The Leibniz catenary and approximation of e — an analysis of his unpublished calculations

Abstract

Leibniz published his Euclidean construction of a catenary in Acta Eruditorum of June 1691, but he was silent about the methods used to discover it. He explained how he used his differential calculus only in a private letter to Rudolph Christian von Bodenhausen and specified a number that was key to his construction, 2.7182818, with no clue about how he calculated it. Apparently, the calculations were never divulged to anyone but were discovered later among his personal papers.

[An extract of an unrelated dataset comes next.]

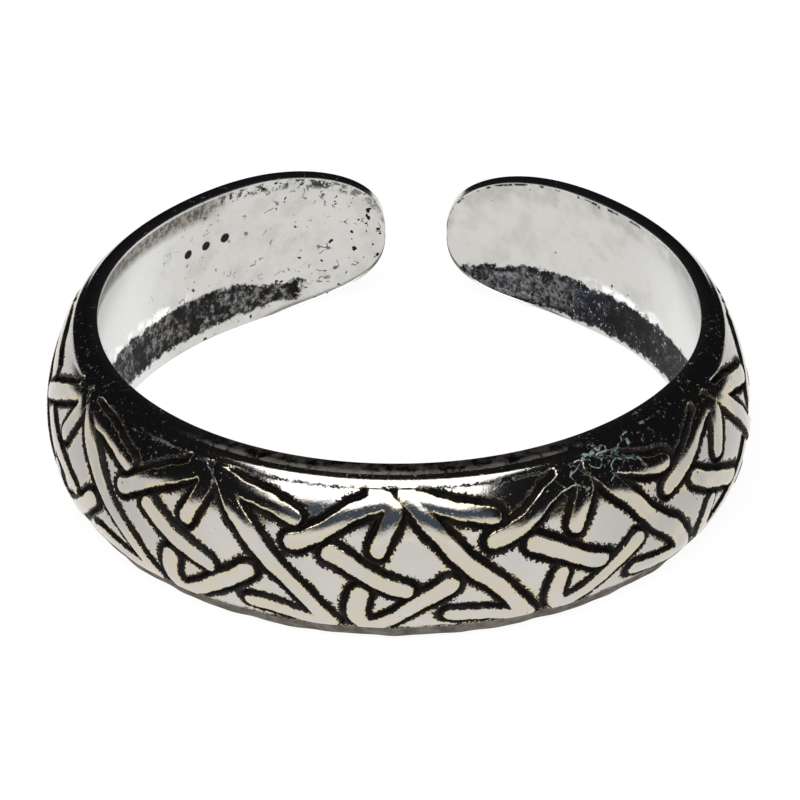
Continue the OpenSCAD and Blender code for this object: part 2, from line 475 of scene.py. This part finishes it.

They may be the earliest record of an accurate approximation of the number we label e and a demonstration of its role as the base of the natural logarithm and exponential function.This, at that time, was a remarkably precise estimate for e, accomplished more than 22 years before Roger Cotes published e to 12 significant digits, and some 57 years before Euler's treatment of the logarithm in his Introductio in Analysin Infinitorum. The Leibniz construction reveals a hyperbolic cosine built on an exponential curve based on his estimated value, which implies that he understood the number as the base of his logarithmic curve. The sheets of arithmetic used by Leibniz preserved at the Gottfried Wilhelm Leibniz Bibliothek (GWLB) in Hannover, confirm this.Those sheets show how Leibniz calculated e and applied it to his catenary construction. The data actually yield e to 12 significant figures: 2.71828182845, missed by Leibniz because of a misplaced decimal point. We summarize the construction and examine the worksheets. The unpublished methods seem entirely modern to us and could serve as enrichening examples in modern calculus texts.